Climate-driven dietary change on the Colorado Plateau, USA and implications for gender-specific foraging patterns

Cite this dataset

Louderback, Lisbeth (2021). Climate-driven dietary change on the Colorado Plateau, USA and implications for gender-specific foraging patterns [Dataset]. Dryad. https://doi.org/10.5061/dryad.w9ghx3fq3

Abstract

Complementary archaeological and paleoenvironmental datasets from North Creek Shelter (Colorado Plateau, Utah, USA) are analyzed using the diet breadth model, revealing human dietary patterns during the early and middle Holocene. Abundance indices are derived from botanical and faunal datasets and along with stone tools, are used to test the prediction that increasing aridity caused the decline of high-return resources. This prediction appears valid with respect to botanical resources, as high-ranked plants drop out of the diet after 9800 cal BP and replaced with low-ranked, small seeds. The prediction is not met, however, with respect to faunal resources: high-ranked artiodactyls are consistently abundant in the diet. The effects of climate change on dietary choices are also examined, finding that increased aridity coincides with greater use of small seeds and ground stone tools, but not with increases in low-ranked fauna, such as leporids.

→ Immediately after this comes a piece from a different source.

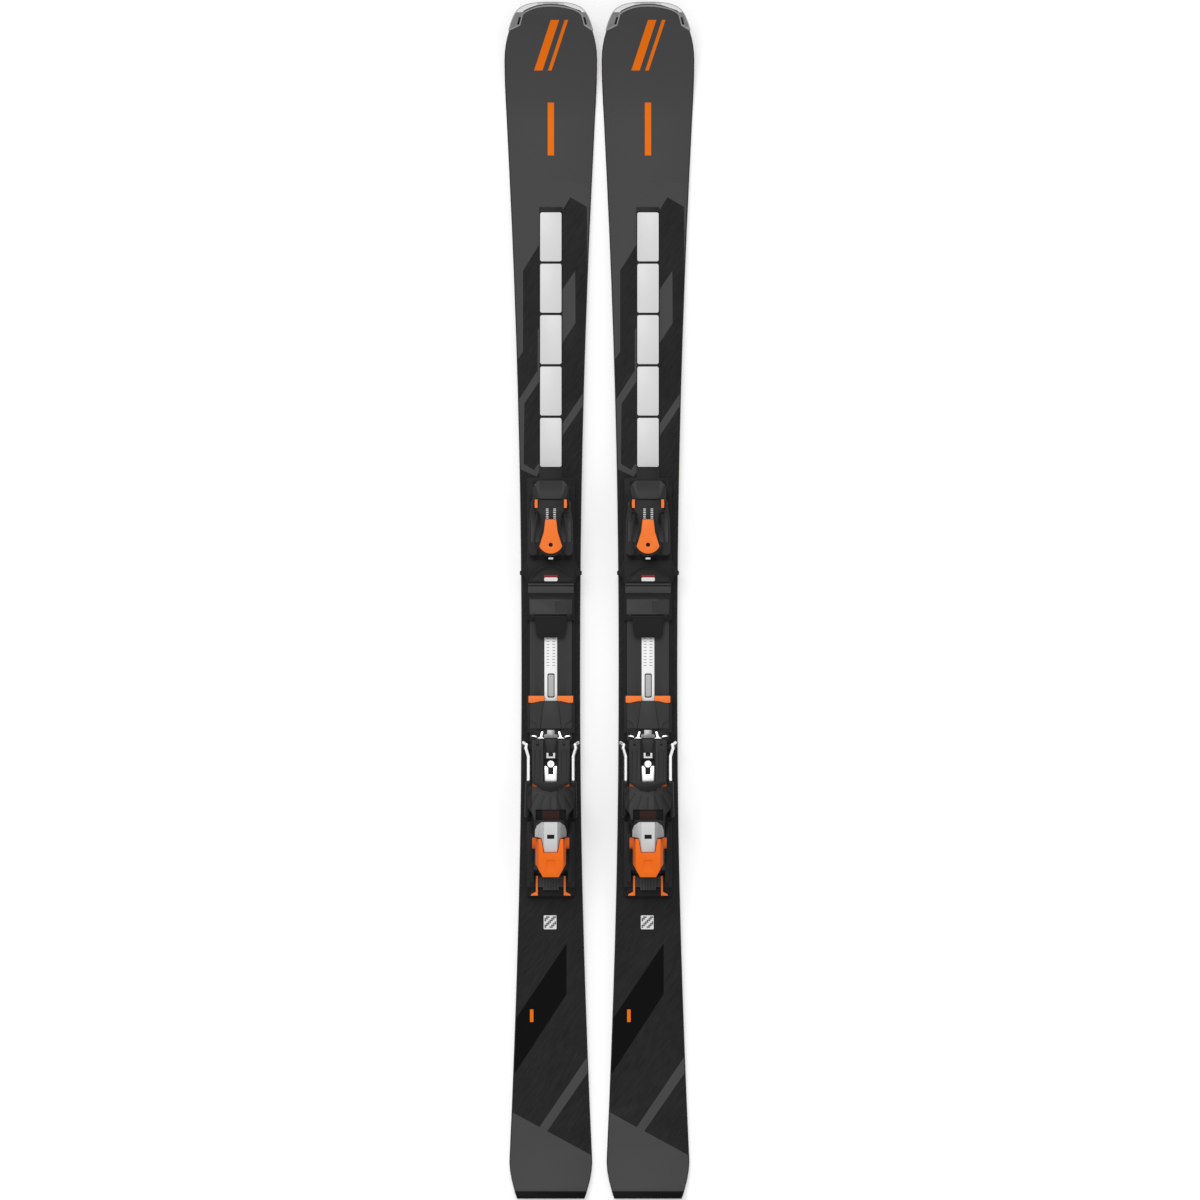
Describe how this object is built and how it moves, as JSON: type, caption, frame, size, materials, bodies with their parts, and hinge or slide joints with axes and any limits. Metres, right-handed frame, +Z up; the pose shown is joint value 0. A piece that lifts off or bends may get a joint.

The patterns observed from the North Creek Shelter botanical and faunal datasets may reflect different foraging strategies between men and women, thus accounting for the discrepancy that low-ranked plant resources became increasingly abundant in the diet without a corresponding decrease in abundance of high-ranked artiodactyls. If so, then archaeological records with similar datasets should be re-examined with this perspective.

Methods

Faunal Dietary Patterns

Faunal remains were recovered from a total of 53 substrata across strata II through VI.  Previous evaluations of NCS faunal remains did not properly account for taphonomy, thereby potentially including non-cultural taxa (e.g. carnivores and rodents) in analyses of diet breadth. This was avoided by using the annotated data records and segregating specimens into human and non-human accumulations based on burning and cut marks as cultural markers. Taxa were included using the lowest taxonomic category that could be assigned with confidence. Taxa represented by a single specimen in any given substratum were excluded in order to minimize the effects of an accidental movement of specimens across strata.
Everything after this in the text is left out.